# GOAL OF THE EXERCISE
Review the listing and copy each line that holds the word "scene".
☆ ☆ ☆ ☆ ☆ ☆ ☆
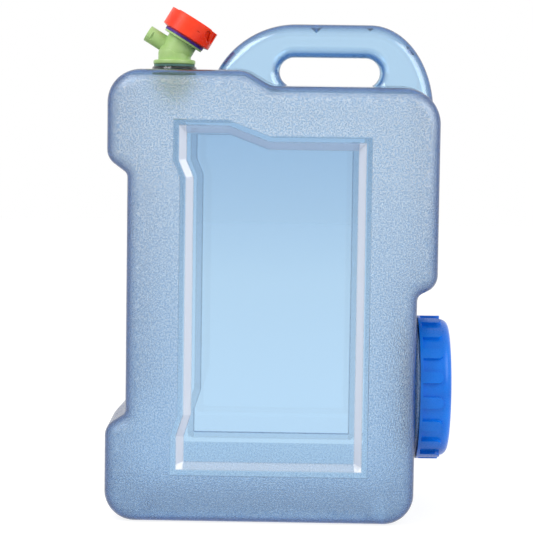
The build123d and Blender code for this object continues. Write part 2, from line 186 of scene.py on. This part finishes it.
# The can: clear walls that are blue by their thickness, with a grain beside the panels and below the top.
# Places and sizes are in millimetres in the shared frame.
can = {
    "ior": 1.585,
    "wallColour": "#96d2f0",
    "wallDensity": 300.0,
    "clearRoughness": 0.02,
    "panelTopShade": "#e9eff6",  # painted shade that the upper end of the panels turns to
    "panelShadeFade": (200.0, 330.0),
    "grainRoughness": 0.2,
    "grainSize": 1.3,
    "grainHeight": 0.5,
    "grainDark": "#a8c3de",
    "grainLight": "#ffffff",
    "grainBand": (0.35, 0.65),
    "grainClear": (0.92, 0.72),  # at the base and high up
    "grainBorder": 0.4,
    # Painted shade: the frost is darker and bluer at the base and white high up
    "frostBaseShade": "#ecf3fb",
    "frostTop": "#ffffff",
    "frostShadeFade": (0.0, 300.0),
    # Painted shade: dark blue where the outer wall turns away from the lens
    "grazingShadeColour": "#335f9f",
    "grazingShadeFacing": (0.05, 0.5),
    "edgeRound": 1.5,
    # Painted highlight: whitened panel bevels, stronger on the front
    "bevelHighlightColour": "#ffffff",
    "bevelHighlightShare": (0.75, 0.2),  # painted highlight share on the front and on the back
    "rimHighlightShare": 0.35,
    "bevelWidth": 6.0,
    "bevelBorder": 0.5,
    "margin": 5.0,
    "panelLeft": -85.25,
    "panelWaist": 5.9,
    "panelRight": 70.35,
    "panelFoot": 45.9,
    "panelTop": 334.2,
    "panelTopDrop": 13.0,
    "panelBehind": 75.0,  # only what lies further out than this can be a panel
    "footKink": (74.2, 92.2),
    "blockKink": (290.8, 305.2),
    "topSlope": (-44.75, -9.75),
    "shelfSlope": (-31.75, -9.75),
    "grainTop": (375.3, 362.3),
    "seamWidth": 0.4,
    "seamHeight": 0.2,
    "middle": 175.0,  # height of the point that an outside face looks away from
    "flatten": 0.2,  # how little height counts in that
}


def panelReach(tree, x, y, z):
    low, high = can["footKink"]
    step = addNode(tree, "MapRange", {"Value": z, "From Min": low, "From Max": high})
    low, high = can["blockKink"]
    back = {"Value": z, "From Min": low, "From Max": high, "To Min": 1.0, "To Max": 0.0}
    back = addNode(tree, "MapRange", back)
    waist = addNode(tree, "Math", {0: step, 1: back}, operation="MULTIPLY")
    shift = {0: waist, 1: can["panelWaist"], 2: can["panelLeft"] - can["margin"]}
    left = addNode(tree, "Math", shift, operation="MULTIPLY_ADD")
    low, high = can["topSlope"]
    level = can["panelTop"] + can["margin"]
    slope = {"Value": x, "From Min": low, "From Max": high, "To Min": level,
             "To Max": level - can["panelTopDrop"]}
    top = addNode(tree, "MapRange", slope)
    depth = addNode(tree, "Math", {0: y}, operation="ABSOLUTE")
    pairs = [
        (x, left),
        (can["panelRight"] + can["margin"], x),
        (z, can["panelFoot"] - can["margin"]),
        (top, z),
        (depth, can["panelBehind"]),
    ]
    reach = [addNode(tree, "Math", {0: a, 1: b}, operation="SUBTRACT") for a, b in pairs]
    sides = addNode(tree, "Math", {0: reach[0], 1: reach[1]}, operation="MINIMUM")
    ends = addNode(tree, "Math", {0: reach[2], 1: reach[3]}, operation="MINIMUM")
    flat = addNode(tree, "Math", {0: sides, 1: ends}, operation="MINIMUM")
    inside = addNode(tree, "Math", {0: flat, 1: reach[4]}, operation="MINIMUM")
    return inside, flat, sides


def outsideMask(tree, place):
    geometry = addNode(tree, "NewGeometry")
    facing = addNode(tree, "Math", {0: geometry.outputs["Backfacing"], 1: -2.0, 2: 1.0},
                     operation="MULTIPLY_ADD")
    centre = can["middle"] * can["flatten"] * mm
    middle = addNode(tree, "VectorMath", {0: place, 1: (1.0, 1.0, can["flatten"])}, operation="MULTIPLY")
    middle = addNode(tree, "VectorMath", {0: middle, 1: (0, 0, centre)}, operation="SUBTRACT")
    outward = addNode(tree, "VectorMath", {0: geometry.outputs["True Normal"], 1: middle},
                      operation="DOT_PRODUCT")
    turned = addNode(tree, "Math", {0: outward.outputs["Value"], 1: facing}, operation="MULTIPLY")
    return addNode(tree, "Math", {0: turned, 1: 0.0}, operation="GREATER_THAN")


# Painted highlight: how much of the panel's bevel ring is whitened, full on the upright sides, less on the
# rim, more on the front than the back
def paintedBevelHighlight(tree, inside, flat, sides, y, outside):
    soft = can["bevelBorder"]
    start = can["margin"]
    end = start + can["bevelWidth"]
    within = addNode(tree, "MapRange", {"Value": inside, "From Min": start - soft, "From Max": start + soft})
    ends = {"From Min": end - soft, "From Max": end + soft, "To Max": 0.0}
    rim = addNode(tree, "MapRange", {"Value": flat, "To Min": can["rimHighlightShare"], **ends})
    upright = addNode(tree, "MapRange", {"Value": sides, "To Min": 1.0, **ends})
    ring = addNode(tree, "Math", {0: rim, 1: upright}, operation="MAXIMUM")
    ring = addNode(tree, "Math", {0: within, 1: ring}, operation="MULTIPLY")
    ring = addNode(tree, "Math", {0: ring, 1: outside}, operation="MULTIPLY")
    front, back = can["bevelHighlightShare"]
    share = {"Value": y, "From Min": -1.0, "From Max": 1.0, "To Min": front, "To Max": back}
    return addNode(tree, "Math", {0: ring, 1: addNode(tree, "MapRange", share)}, operation="MULTIPLY")


def canMaterial():
    material, tree = newMaterial("blowMouldedPolycarbonate")
    place = addNode(tree, "TexCoord").outputs["Object"]
    size = addNode(tree, "VectorMath", {0: place, "Scale": 1 / mm}, operation="SCALE")
    x, y, z = addNode(tree, "SeparateXYZ", {0: size}).outputs

    # Where the grain lies: below the clear top and beside the panels
    low, high = can["shelfSlope"]
    lowTop, highTop = can["grainTop"]
    border = {"Value": x, "From Min": low, "From Max": high, "To Min": lowTop, "To Max": highTop}
    border = addNode(tree, "Math", {0: addNode(tree, "MapRange", border), 1: z}, operation="SUBTRACT")
    soft = {"From Min": -can["grainBorder"], "From Max": can["grainBorder"]}
    below = addNode(tree, "MapRange", {"Value": border, **soft})
    inside, flat, sides = panelReach(tree, x, y, z)
    panel = addNode(tree, "MapRange", {"Value": inside, **soft}, interpolation_type="SMOOTHSTEP")
    outside = outsideMask(tree, place)
    beside = addNode(tree, "Math", {0: 1.0, 1: panel}, operation="SUBTRACT")
    grained = addNode(tree, "Math", {0: below, 1: beside}, operation="MULTIPLY")
    grained = addNode(tree, "Math", {0: grained, 1: outside}, operation="MULTIPLY")
    # Painted highlight on the panel's bevels
    paintedHighlight = paintedBevelHighlight(tree, inside, flat, sides, y, outside)

    # Relief: pebbles, and the seam of the mould on the middle plane
    grain = {"Vector": place, "Scale": 1 / (can["grainSize"] * mm), "Detail": 1.5}
    grain = addNode(tree, "TexNoise", grain)
    pebbles = addNode(tree, "Math", {0: grain, 1: grained}, operation="MULTIPLY")
    depth = addNode(tree, "Math", {0: y}, operation="ABSOLUTE")
    seam = {"Value": depth, "From Min": 0.0, "From Max": can["seamWidth"], "To Min": can["seamHeight"],
            "To Max": 0.0}
    seam = addNode(tree, "MapRange", seam, interpolation_type="SMOOTHSTEP")
    height = addNode(tree, "Math", {0: pebbles, 1: can["grainHeight"], 2: seam}, operation="MULTIPLY_ADD")
    rounded = addNode(tree, "Bevel", {"Radius": can["edgeRound"] * mm}, samples=bevelSamples)
    bump = addNode(tree, "Bump", {"Height": height, "Strength": 1.0, "Distance": mm, "Normal": rounded})

    # Colour: specked grain, painted shade that darkens the panels upwards and the frost towards the base,
    # painted highlights on the bevels, and painted shade in blue where the wall turns away
    low, high = can["grainBand"]
    specks = addNode(tree, "MapRange", {"Value": grain, "From Min": low, "From Max": high})
    # Painted shade: the frost darkens towards the base; the same height ramp also sets how cloudy the grain
    # is
    low, high = can["frostShadeFade"]
    rise = addNode(tree, "MapRange", {"Value": z, "From Min": low, "From Max": high})
    # Painted shade: the panels turn greyer towards their upper end
    low, high = can["panelShadeFade"]
    upperPanelShade = addNode(tree, "MapRange", {"Value": z, "From Min": low, "From Max": high})
    upperPanelShade = addNode(tree, "Math", {0: upperPanelShade, 1: panel}, operation="MULTIPLY")
    # Painted shade: the outer wall turns dark blue as it faces away from the lens, standing in for
    # absorption at grazing angles
    low, high = can["grazingShadeFacing"]
    turned = addNode(tree, "LayerWeight", {"Blend": 0.5}).outputs["Facing"]
    edgeShade = addNode(tree, "MapRange", {"Value": turned, "From Min": low, "From Max": high})
    edgeShade = addNode(tree, "Math", {0: edgeShade, 1: outside}, operation="MULTIPLY")
    speck = {0: specks, 6: toLinear(can["grainDark"]), 7: toLinear(can["grainLight"])}
    speck = addNode(tree, "Mix", speck, data_type="RGBA")
    frost = {0: rise, 6: toLinear(can["frostBaseShade"]), 7: toLinear(can["frostTop"])}
    frost = addNode(tree, "Mix", frost, data_type="RGBA")
    frost = {0: 1.0, 6: frost.outputs[2], 7: speck.outputs[2]}
    frost = addNode(tree, "Mix", frost, data_type="RGBA", blend_type="MULTIPLY")
    clear = {0: upperPanelShade, 6: toLinear("#ffffff"), 7: toLinear(can["panelTopShade"])}
    colour = addNode(tree, "Mix", clear, data_type="RGBA").outputs[2]
    layers = [
        (grained, frost.outputs[2]),
        (paintedHighlight, toLinear(can["bevelHighlightColour"])),
        (edgeShade, toLinear(can["grazingShadeColour"])),
    ]
    for share, layer in layers:
        colour = addNode(tree, "Mix", {0: share, 6: colour, 7: layer}, data_type="RGBA").outputs[2]

    lowClear, highClear = can["grainClear"]
    cloudy = addNode(tree, "MapRange", {"Value": rise, "To Min": 1 - lowClear, "To Max": 1 - highClear})
    cloudy = addNode(tree, "Math", {0: grained, 1: cloudy}, operation="MULTIPLY")
    # The painted bevel highlight also takes away transmission
    cloudy = addNode(tree, "Math", {0: cloudy, 1: paintedHighlight}, operation="MAXIMUM")
    clearness = addNode(tree, "Math", {0: 1.0, 1: cloudy}, operation="SUBTRACT")
    gloss = {"Value": grained, "To Min": can["clearRoughness"], "To Max": can["grainRoughness"]}
    shader = addNode(tree, "BsdfPrincipled", {
        "Base Color": colour,
        "Roughness": addNode(tree, "MapRange", gloss),
        "IOR": can["ior"],
        "Normal": bump,
        "Transmission Weight": clearness,
    })
    wall = {"Color": toLinear(can["wallColour"]), "Density": can["wallDensity"]}
    volume = addNode(tree, "VolumeAbsorption", wall)
    addNode(tree, "OutputMaterial", {"Surface": shader, "Volume": volume})
    return material


made = {name: plainMaterial(look) for name, look in looks.items()}
made["can_body"] = canMaterial()
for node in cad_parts:
    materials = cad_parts[node].data.materials
    materials.clear()
    materials.append(made[sharedLooks.get(node, node)])
print("materials made")

# Coarse screw threads of the neck and its cap, which share one pitch and stand half a turn apart
threadForm = {
    "pitch": 8.0,
    "base": 3.4,
    "tip": 1.4,
    "axisHeight": 107.7,
    "steps": 96,  # in one turn
    "runOut": 8,  # each end rises to full height in one part of so many of a turn
    "least": 0.03,
}
threads = {
    "neckThread": {
        "body": "can", "look": "can_body", "slot": "clear_can",
        "root": 54.9, "crest": 57.2, "start": 121.5, "turns": 1.6, "phase": 0.0,
    },
    "capThread": {
        "body": "cap", "look": "filler_cap", "slot": "blue_cap",
        "root": 57.9, "crest": 55.5, "start": 122.5, "turns": 1.5, "phase": 180.0,
    },
}


def addThread(name, thread):
    steps = threadForm["steps"]
    count = int(steps * thread["turns"])
    base = threadForm["base"] / 2
    tip = threadForm["tip"] / 2
    root = thread["root"]
    points = []
    for index in range(count + 1):
        turn = index / steps
        rise = min(1.0, threadForm["runOut"] * turn, threadForm["runOut"] * (thread["turns"] - turn))
        crest = root + (thread["crest"] - root) * max(threadForm["least"], rise)
        angle = math.radians(thread["phase"]) + 2 * math.pi * turn
        along = thread["start"] + threadForm["pitch"] * turn
        for offset, radius in ((-base, root), (-tip, crest), (tip, crest), (base, root)):
            height = threadForm["axisHeight"] + radius * math.sin(angle)
            points.append(Vector((along + offset, radius * math.cos(angle), height)) * mm)
    faces = [(0, 1, 2, 3), (4 * count + 3, 4 * count + 2, 4 * count + 1, 4 * count)]
    for index in range(count):
        first = 4 * index
        for side in range(4):
            other = (side + 1) % 4
            faces.append((first + side, first + 4 + side, first + 4 + other, first + other))
    mesh = bpy.data.meshes.new(name)
    mesh.from_pydata(points, [], faces)
    mesh.materials.append(made[thread["look"]])
    piece = bpy.data.objects.new(name, mesh)
    bpy.context.scene.collection.objects.link(piece)
    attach(piece, thread["body"])


for name, thread in threads.items():
    addThread(name, thread)
print("threads cut")

# A pale sweep of paper under two softboxes. What the lens sees of paper and sky is white by itself.
studio = {
    "worldLight": 0.75,
    "skyColour": "#ffffff",
    "floorColour": "#f4f4f4",
    "floorWhite": 1.15,
    "floorShare": 0.73,
    "floorHalf": 6000,
    "aim": (0, 0, 200),
    "lamps": [
        {"name": "keySoftbox", "at": (-900, -900, 1500), "size": 900, "power": 14},
        {"name": "fillSoftbox", "at": (1100, -700, 900), "size": 900, "power": 9},
    ],
}


def seenByLens(tree):
    path = addNode(tree, "LightPath").outputs
    seen = {0: path["Is Camera Ray"], 1: path["Is Glossy Ray"]}
    seen = addNode(tree, "Math", seen, operation="MAXIMUM")
    return addNode(tree, "Math", {0: seen, 1: path["Is Transmission Ray"]}, operation="MAXIMUM")


def addSky():
    world = bpy.data.worlds.new("studio")
    world.use_nodes = True
    tree = world.node_tree
    tree.nodes.clear()
    white = toLinear(studio["skyColour"])
    lit = addNode(tree, "Background", {"Color": white, "Strength": studio["worldLight"]})
    shown = addNode(tree, "Background", {"Color": white, "Strength": 1.0})
    both = addNode(tree, "MixShader", {0: seenByLens(tree), 1: lit, 2: shown})
    addNode(tree, "OutputWorld", {"Surface": both})
    bpy.context.scene.world = world


def addFloor():
    material, tree = newMaterial("paperSweep")
    diffuse = addNode(tree, "BsdfDiffuse", {"Color": toLinear(studio["floorColour"])})
    white = toLinear(studio["skyColour"])
    glow = addNode(tree, "Emission", {"Color": white, "Strength": studio["floorWhite"]})
    share = addNode(tree, "Math", {0: seenByLens(tree), 1: studio["floorShare"]}, operation="MULTIPLY")
    mixed = addNode(tree, "MixShader", {0: share, 1: diffuse, 2: glow})
    addNode(tree, "OutputMaterial", {"Surface": mixed})
    half = studio["floorHalf"] * mm
    corners = [(-half, -half, 0), (half, -half, 0), (half, half, 0), (-half, half, 0)]
    mesh = bpy.data.meshes.new("floor")
    mesh.from_pydata(corners, [], [(0, 1, 2, 3)])
    mesh.materials.append(material)
    floor = bpy.data.objects.new("floor", mesh)
    bpy.context.scene.collection.objects.link(floor)


def addLamp(lamp):
    data = bpy.data.lights.new(lamp["name"], "AREA")
    data.size = lamp["size"] * mm
    data.energy = lamp["power"]
    light = bpy.data.objects.new(lamp["name"], data)
    light.location = Vector(lamp["at"]) * mm
    toAim = Vector(studio["aim"]) * mm - light.location
    light.rotation_euler = toAim.to_track_quat("-Z", "Y").to_euler()
    bpy.context.scene.collection.objects.link(light)


addSky()
addFloor()
for lamp in studio["lamps"]:
    addLamp(lamp)
print("studio lit")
☆ ☆ ☆ ☆ ☆ ☆ ☆
# EXERCISE OUTPUT
The build123d and Blender code for this object continues. Write part 2, from line 186 of scene.py on. This part finishes it.
    bpy.context.scene.collection.objects.link(piece)
    bpy.context.scene.world = world
    bpy.context.scene.collection.objects.link(floor)
    bpy.context.scene.collection.objects.link(light)